= Vivien Zapf =

Researcher at Los Alamos National Laboratory

Vivien Zapf is an American research scientist at the National High Magnetic Field Laboratory pulsed field facility at Los Alamos National Laboratory.

==Biography==
Zapf received her bachelor's degree in physics with computer science from Harvey Mudd College in 1997 and a Ph.D. in physics from the University of California, San Diego in 2003. Zapf studies Multiferrics and Quantum Magnetism. She served as a Millikan post-doctoral fellow at the California Institute of Technology from 2004-2005 and as a Director's fellow at Los Alamos National Laboratory from 2005-2006.

She received a Los Alamos National Laboratory Distinguished Performance Award and a Lee-Osheroff-Richardson prize. In 2017, she was elected as a Fellow of the American Physical Society for "seminal contributions to the understanding of quantum mechanical properties of superconductors, quantum magnets, and multiferroic systems at low temperatures and in extreme magnetic fields to 100T" and an outstanding referee award from the American Physical Society in 2019.

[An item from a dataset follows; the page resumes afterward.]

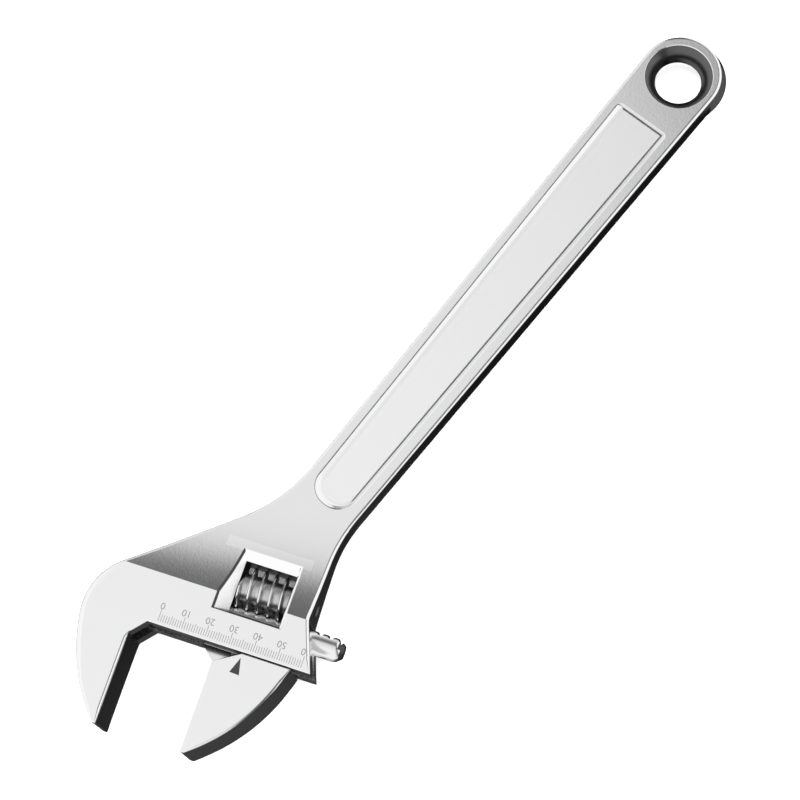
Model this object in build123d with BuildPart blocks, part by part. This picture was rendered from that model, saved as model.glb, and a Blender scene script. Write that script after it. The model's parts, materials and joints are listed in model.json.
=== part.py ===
"""Adjustable wrench, nominal 375 mm (15 inch), its head turned 20 degrees from the handle.

Frame: X runs along the handle from the jaws to the hanging hole, Z is square to the flat faces and
the origin is the centre of the hanging hole, half way through the handle. Units are millimetres.
The head is drawn in its own frame: s runs along the slide in the opening direction, j runs towards
the jaw tips, and s = j = 0 is the inner corner of the fixed jaw.
"""
import os
from math import atan, cos, pi, radians, sin

from build123d import *

os.makedirs("parts", exist_ok=True)

# Head frame
HEAD_ANGLE = -69.6
HEAD_X = -316.45
HEAD_Y = 29.0
S_DIR = (cos(radians(HEAD_ANGLE)), sin(radians(HEAD_ANGLE)), 0)
J_DIR = (sin(radians(HEAD_ANGLE)), -cos(radians(HEAD_ANGLE)), 0)
HEAD = Plane(origin=(HEAD_X, HEAD_Y, 0), x_dir=S_DIR, z_dir=(0, 0, -1))
ACROSS = Plane(origin=(HEAD_X, HEAD_Y, 0), x_dir=J_DIR, z_dir=S_DIR)

# Forging
HEAD_THICK = 28.0
HANDLE_THICK = 14.0
CREASE_J = -20.0
NECK_RUN = 42.0
HANDLE_LENGTH = 230.0
HANDLE_NECK_HALF = 14.3
END_RADIUS = 17.3
END_CENTRE = (1.9, -1.0)
END_ARC_RADIUS = 18.3
END_ARC_LOW = radians(-100)
END_ARC_HIGH = radians(94)
END_FLARE_X = -14.0
NECK_LOW_X = -241.0
NECK_LOW_RADIUS = 60.0
NECK_HIGH_X = -241.5
NECK_HIGH_RADIUS = 66.0
LONG = 500.0

# Outline of the head beyond its slide: cheek, shoulder and back, as (s, j)
CHEEK = (66.4, -20.5)
CHEEK_RADIUS = 8.0
SHOULDER = (-11.3, -21.2)
SHOULDER_MIDDLE = (-20.6, -9.5)
BACK = (-22.2, 2.9)
BACK_MIDDLE = (-15.6, 24.6)
JAW_FRONT_MIDDLE = (56.8, 22.6)

# Handle panel and hanging hole
PANEL_DEPTH = 1.0
PANEL_TAPER = 40.0
PANEL_RIM = 4.8
PANEL_NEAR_X = -24.0
PANEL_FAR_X = -233.5
PANEL_NEAR_RADIUS = 2.0
PANEL_FAR_RADIUS = 9.0
HOLE_RADIUS = 9.7
HOLE_RIM_RADIUS = 14.3
HOLE_LAND_HALF = 1.0
HOLE_FLARE_RADIUS = 11.2
HOLE_FLARE_Z = 4.6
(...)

She serves as the deputy director of the Quantum Science Center, a United States Department of Energy-funded research effort which encompasses approximately 17 institutions solving problems in the field of Quantum Information Science. She also serves as a thrust leader and on the management committee at the Center for Molecular Magnetic Quantum Materials, a United States Department of Energy-funded Energy Frontier Research Center led by the University of Florida. She is also the chair line of the executive committee of the American Physical Society Division of Materials Physics, which was established in 1984 to apply "fundamental condensed matter concepts to complex and multiphase media, including materials of technological interest."